Arts and crafts boom provides lifeline for India's former aristocrats

Arts and crafts boom provides lifeline for India's former aristocrats
Baisa Pushpita Singh, a member of the royal family of Kharwa, is a self-taught bespoke jewelry designer who combines semi-formal neckpieces with traditional techniques.

NEW DELHI -- Princess Kamini Singh, a member of the erstwhile royal family of Seohara, in the northern Indian state of Uttar Pradesh, spends much of her day poring over gossamer fabrics, fussing over artisans, or sketching designs for her clothing line, which retails across the globe.

Kamini Singh is one of an increasing number of Indian royals who are leveraging the cultural legacies of their former feudal states for income. Their ateliers typically produce high-end products ranging from pashmina shawls to hand-painted saris, bespoke jewelry, paintings, furnishings and tableware.

Arts and crafts in India have traditionally been patronized by royals as part of their stately duties. But such patronage has gradually disappeared over the last few decades following the dismantling of more than 600 independent princely states in the wake of Indian independence from the UK in 1947.

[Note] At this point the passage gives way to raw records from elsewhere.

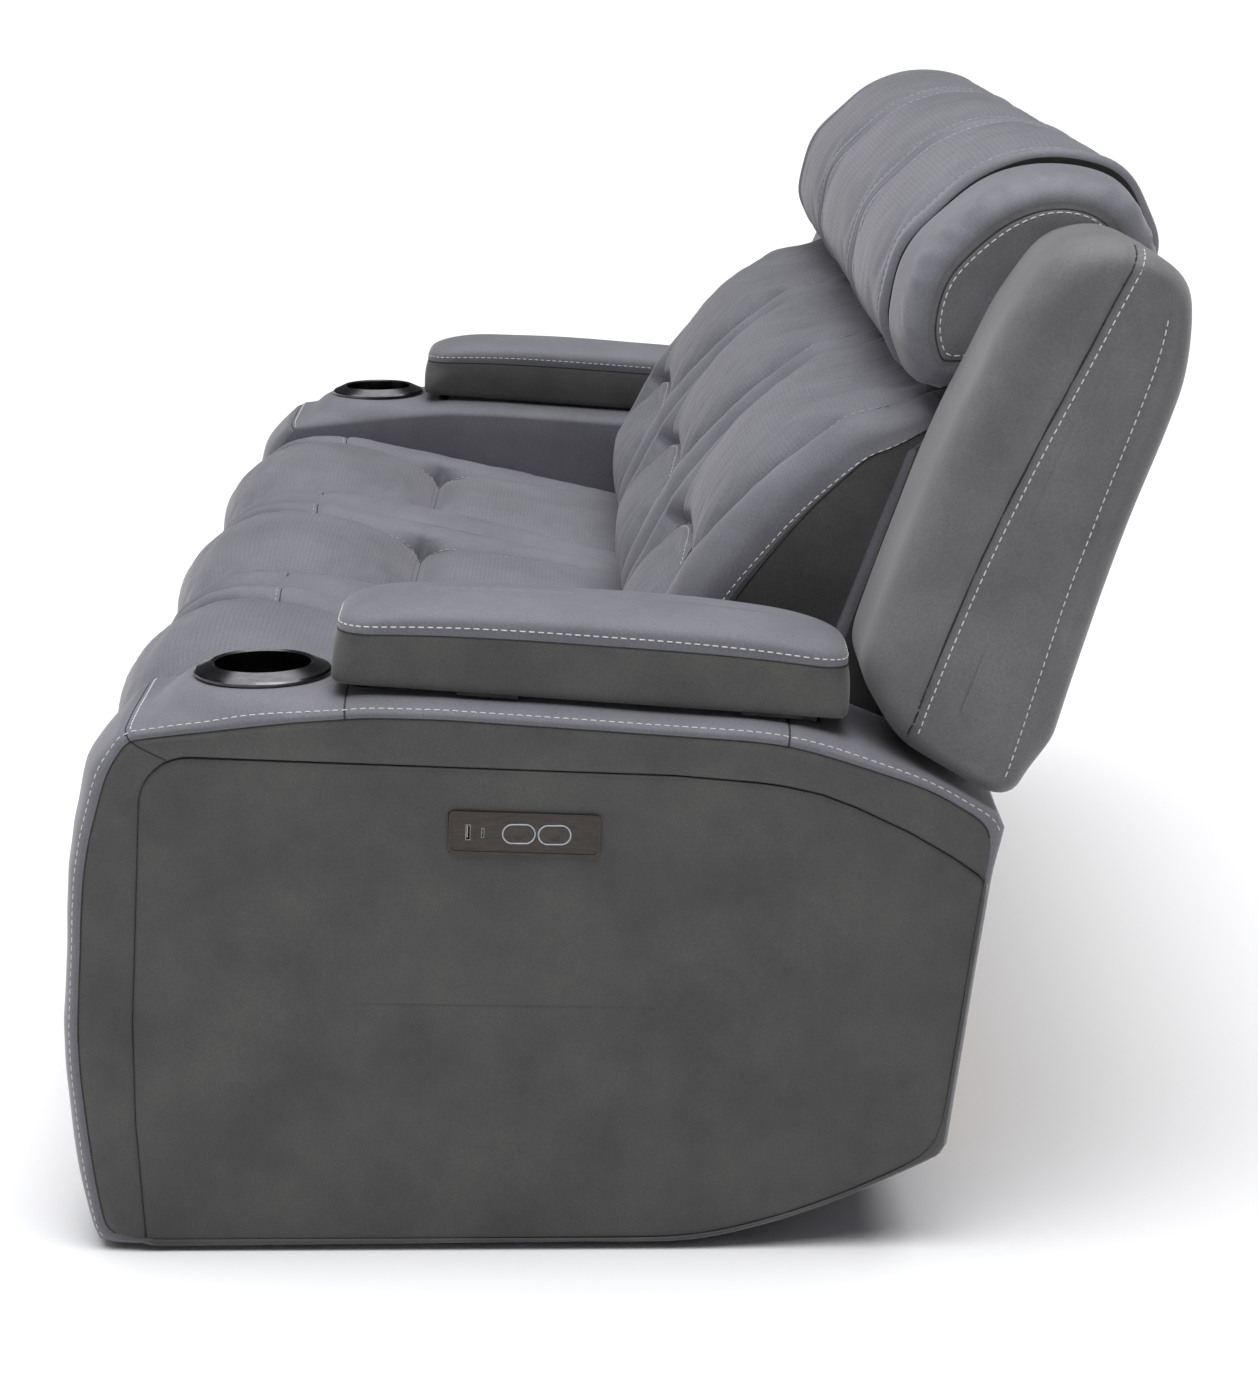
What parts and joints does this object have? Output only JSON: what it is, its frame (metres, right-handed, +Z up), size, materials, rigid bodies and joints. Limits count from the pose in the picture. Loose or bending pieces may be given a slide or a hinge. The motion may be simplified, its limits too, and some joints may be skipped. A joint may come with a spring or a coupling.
{
  "type": "reclining sofa",
  "caption": "Long upholstered sofa whose end seats power-recline, with lifting legrests, tilting head rolls, storage arms, cup holders and side push buttons.",
  "frame": {"origin": "on the floor, under the middle of the sofa's overall box", "axes": "+X along the sofa's length, towards the right arm when it is seen from behind; +Y towards the back; +Z up"},
  "size_m": [2.0532, 1.0996, 1.0846],
  "materials": {
    "leather": "matt, slightly brushed leather",
    "leather_seat": "matt leather with fine perforation on the centre panels",
    "leather_side": "matt leather, mottled",
    "dark_nickel": "polished dark nickel",
    "bronze_plate": "brushed dark bronze",
    "button": "satin",
    "socket_metal": "bright",
    "timber": "raw plywood and softwood",
    "steel": "black powder coat",
    "black_plastic": "fine texture",
    "glide_plastic": "smooth"
  },
  "bodies": {
    "base": {"arm_frames": "timber", "storage_bins": "black_plastic", "usb_sockets": "socket_metal", "lid_hinges": "steel", "front_rail": "timber", "rear_rail": "timber", "base_rails": "steel", "drive_motors": "black_plastic", "glides": "glide_plastic", "mid_seat_frame": "timber", "mid_seat_cushion": "leather_seat", "mid_front_pad": "leather", "mid_back_frame": "timber", "mid_back_cushion": "leather_seat", "mid_headrest": "leather", "mid_back_panel": "leather_side", "arm_cover_r": "leather", "arm_side_panel_r": "leather_side", "cup_holder_r": "dark_nickel", "control_plate_r": "bronze_plate", "arm_cover_l": "leather", "arm_side_panel_l": "leather_side", "cup_holder_l": "dark_nickel", "control_plate_l": "bronze_plate"},
    "storage_lid_r": {"lid_board_r": "timber", "lid_pad_r": "leather"},
    "front_button_r": {"button_front_r": "button"},
    "rear_button_r": {"button_rear_r": "button"},
    "seat_r": {"seat_frame_r": "timber", "seat_cushion_r": "leather_seat"},
    "rear_links_r": {"link_rear_r": "steel"},
    "front_links_r": {"link_front_r": "steel"},
    "legrest_r": {"legrest_board_r": "timber", "legrest_pad_r": "leather"},
    "back_r": {"back_frame_r": "timber", "back_cushion_r": "leather_seat", "wing_r": "leather_side", "back_panel_r": "leather_side", "headrest_actuator_r": "black_plastic"},
    "headrest_r": {"headrest_frame_r": "steel", "headrest_cushion_r": "leather"},
    "drive_r": {"drive_block_r": "steel"},
    "storage_lid_l": {"lid_board_l": "timber", "lid_pad_l": "leather"},
    "front_button_l": {"button_front_l": "button"},
    "rear_button_l": {"button_rear_l": "button"},
    "seat_l": {"seat_frame_l": "timber", "seat_cushion_l": "leather_seat"},
    "rear_links_l": {"link_rear_l": "steel"},
    "front_links_l": {"link_front_l": "steel"},
    "legrest_l": {"legrest_board_l": "timber", "legrest_pad_l": "leather"},
    "back_l": {"back_frame_l": "timber", "back_cushion_l": "leather_seat", "wing_l": "leather_side", "back_panel_l": "leather_side", "headrest_actuator_l": "black_plastic"},
    "headrest_l": {"headrest_frame_l": "steel", "headrest_cushion_l": "leather"},
    "drive_l": {"drive_block_l": "steel"}
  },
  "joints": [
    {"name": "lid_hinge_r", "type": "hinge", "parent": "base", "child": "storage_lid_r", "pos_m": [0.997, 0, 0.572], "axis": [0, 0.9972, -0.075], "range_deg": [0, 88]},
    {"name": "front_button_press_r", "type": "slide", "parent": "base", "child": "front_button_r", "axis": [-1, 0, 0], "range_m": [0, 0.0015], "stiffness_N_per_m": 600},
    {"name": "rear_button_press_r", "type": "slide", "parent": "base", "child": "rear_button_r", "axis": [-1, 0, 0], "range_m": [0, 0.0015], "stiffness_N_per_m": 600},
    {"name": "back_recline_r", "type": "hinge", "parent": "base", "child": "back_r", "pos_m": [0.534, 0.262, 0.23], "axis": [-1, 0, 0], "range_deg": [0, 26]},
    {"name": "seat_glide_r", "type": "slide", "parent": "base", "child": "seat_r", "axis": [0, -1, 0], "range_m": [0, 0.045]},
    {"name": "legrest_lift_r", "type": "hinge", "parent": "seat_r", "child": "rear_links_r", "pos_m": [0.534, -0.37, 0.3], "axis": [-1, 0, 0], "range_deg": [0, 95.6]},
    {"name": "legrest_knee_r", "type": "hinge", "parent": "rear_links_r", "child": "front_links_r", "pos_m": [0.534, -0.335, 0.103], "axis": [1, 0, 0], "range_deg": [0, 93]},
    {"name": "legrest_tilt_r", "type": "hinge", "parent": "front_links_r", "child": "legrest_r", "pos_m": [0.534, -0.474, 0.235], "axis": [-1, 0, 0], "range_deg": [0, 87]},
    {"name": "headrest_tilt_r", "type": "hinge", "parent": "back_r", "child": "headrest_r", "pos_m": [0.534, 0.322, 0.856], "axis": [1, 0, 0], "range_deg": [0, 25]},
    {"name": "drive_travel_r", "type": "slide", "parent": "base", "child": "drive_r", "axis": [0, -1, 0], "range_m": [0, 0.16]},
    {"name": "lid_hinge_l", "type": "hinge", "parent": "base", "child": "storage_lid_l", "pos_m": [-0.997, 0, 0.572], "axis": [0, -0.9972, 0.075], "range_deg": [0, 88]},
    {"name": "front_button_press_l", "type": "slide", "parent": "base", "child": "front_button_l", "axis": [1, 0, 0], "range_m": [0, 0.0015], "stiffness_N_per_m": 600},
    {"name": "rear_button_press_l", "type": "slide", "parent": "base", "child": "rear_button_l", "axis": [1, 0, 0], "range_m": [0, 0.0015], "stiffness_N_per_m": 600},
    {"name": "back_recline_l", "type": "hinge", "parent": "base", "child": "back_l", "pos_m": [-0.534, 0.262, 0.23], "axis": [-1, 0, 0], "range_deg": [0, 26]},
    {"name": "seat_glide_l", "type": "slide", "parent": "base", "child": "seat_l", "axis": [0, -1, 0], "range_m": [0, 0.045]},
    {"name": "legrest_lift_l", "type": "hinge", "parent": "seat_l", "child": "rear_links_l", "pos_m": [-0.534, -0.37, 0.3], "axis": [-1, 0, 0], "range_deg": [0, 95.6]},
    {"name": "legrest_knee_l", "type": "hinge", "parent": "rear_links_l", "child": "front_links_l", "pos_m": [-0.534, -0.335, 0.103], "axis": [1, 0, 0], "range_deg": [0, 93]},
    {"name": "legrest_tilt_l", "type": "hinge", "parent": "front_links_l", "child": "legrest_l", "pos_m": [-0.534, -0.474, 0.235], "axis": [-1, 0, 0], "range_deg": [0, 87]},
    {"name": "headrest_tilt_l", "type": "hinge", "parent": "back_l", "child": "headrest_l", "pos_m": [-0.534, 0.322, 0.856], "axis": [1, 0, 0], "range_deg": [0, 25]},
    {"name": "drive_travel_l", "type": "slide", "parent": "base", "child": "drive_l", "axis": [0, -1, 0], "range_m": [0, 0.16]}
  ],
  "couplings": [
    {"joint": "seat_glide_r", "follows": "back_recline_r", "m_per_rad": 0.099},
    {"joint": "legrest_knee_r", "follows": "legrest_lift_r", "ratio": 0.9624},
    {"joint": "legrest_tilt_r", "follows": "legrest_lift_r", "ratio": 0.9033},
    {"joint": "drive_travel_r", "follows": "legrest_lift_r", "m_per_rad": 0.095},
    {"joint": "seat_glide_l", "follows": "back_recline_l", "m_per_rad": 0.099},
    {"joint": "legrest_knee_l", "follows": "legrest_lift_l", "ratio": 0.9624},
    {"joint": "legrest_tilt_l", "follows": "legrest_lift_l", "ratio": 0.9033},
    {"joint": "drive_travel_l", "follows": "legrest_lift_l", "m_per_rad": 0.095}
  ]
}
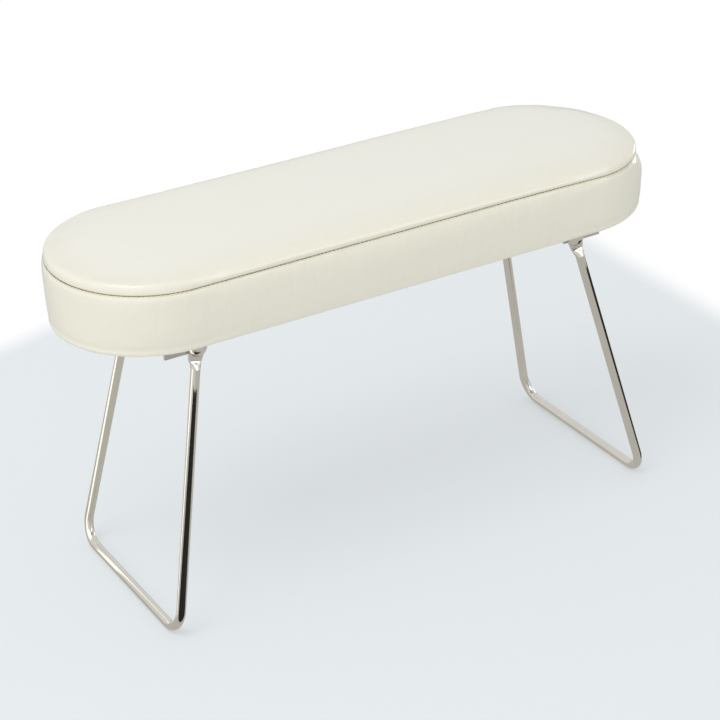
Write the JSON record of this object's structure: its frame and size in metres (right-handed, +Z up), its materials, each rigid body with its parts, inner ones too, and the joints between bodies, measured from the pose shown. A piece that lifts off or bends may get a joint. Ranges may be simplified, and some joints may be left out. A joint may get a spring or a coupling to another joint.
{
  "type": "folding padded arm rest",
  "caption": "Padded faux-leather arm rest on two folding bent-rod legs, for resting a hand or forearm over a nail table.",
  "frame": {"origin": "on the table, under the middle of the pad", "axes": "+Z up, +X along the pad towards the right-hand leg, +Y across the pad"},
  "size_m": [0.342, 0.1188, 0.1967],
  "materials": {
    "cover_leather": "glossy pearl ivory faux leather, fine grain",
    "thread": "twisted polyester thread",
    "foam": "open-cell foam",
    "plywood": "raw plywood",
    "lining_cloth": "non-woven cloth",
    "staple_steel": "drawn wire",
    "nickel_rod": "polished nickel plate",
    "plated_sheet": "nickel-plated pressed sheet",
    "plated_screw": "zinc plated",
    "nickel_rivet": "polished nickel plate"
  },
  "bodies": {
    "pad": {"top_panel": "cover_leather", "side_band": "cover_leather", "seam_thread": "thread", "foam_core": "foam", "base_board": "plywood", "bottom_cover": "lining_cloth", "hem_staples": "staple_steel", "bracket_left": "plated_sheet", "bracket_screws_left": "plated_screw", "pivot_rivet_left_front": "nickel_rivet", "pivot_washer_left_front": "plated_screw", "pivot_rivet_left_back": "nickel_rivet", "pivot_washer_left_back": "plated_screw", "bracket_right": "plated_sheet", "bracket_screws_right": "plated_screw", "pivot_rivet_right_front": "nickel_rivet", "pivot_washer_right_front": "plated_screw", "pivot_rivet_right_back": "nickel_rivet", "pivot_washer_right_back": "plated_screw"},
    "leg_left": {"leg_left": "nickel_rod"},
    "leg_right": {"leg_right": "nickel_rod"}
  },
  "joints": [
    {"name": "fold_right", "type": "hinge", "parent": "pad", "child": "leg_right", "pos_m": [0.1134, 0, 0.1495], "axis": [0, 1, 0], "range_deg": [0, 103.2]},
    {"name": "fold_left", "type": "hinge", "parent": "pad", "child": "leg_left", "pos_m": [-0.1134, 0, 0.1495], "axis": [0, -1, 0], "range_deg": [0, 99.9]}
  ]
}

The rulers of small aristocratic states - Hindu Rajas, Maharajas and Thakurs, and Muslim Nawabs - lost their executive powers to the new democracy. But they retained many of their other privileges until 1971, when Prime Minister Indira Gandhi's government ended official recognition of titles, and abolished privy purses - payments to the former royal families from the central government.

Prime Minister Gandhi's action, together with other legislation, left the former ruling families with no guaranteed income from New Delhi or their former states. However, many now make a comfortable living by promoting the legacy of their ancestors.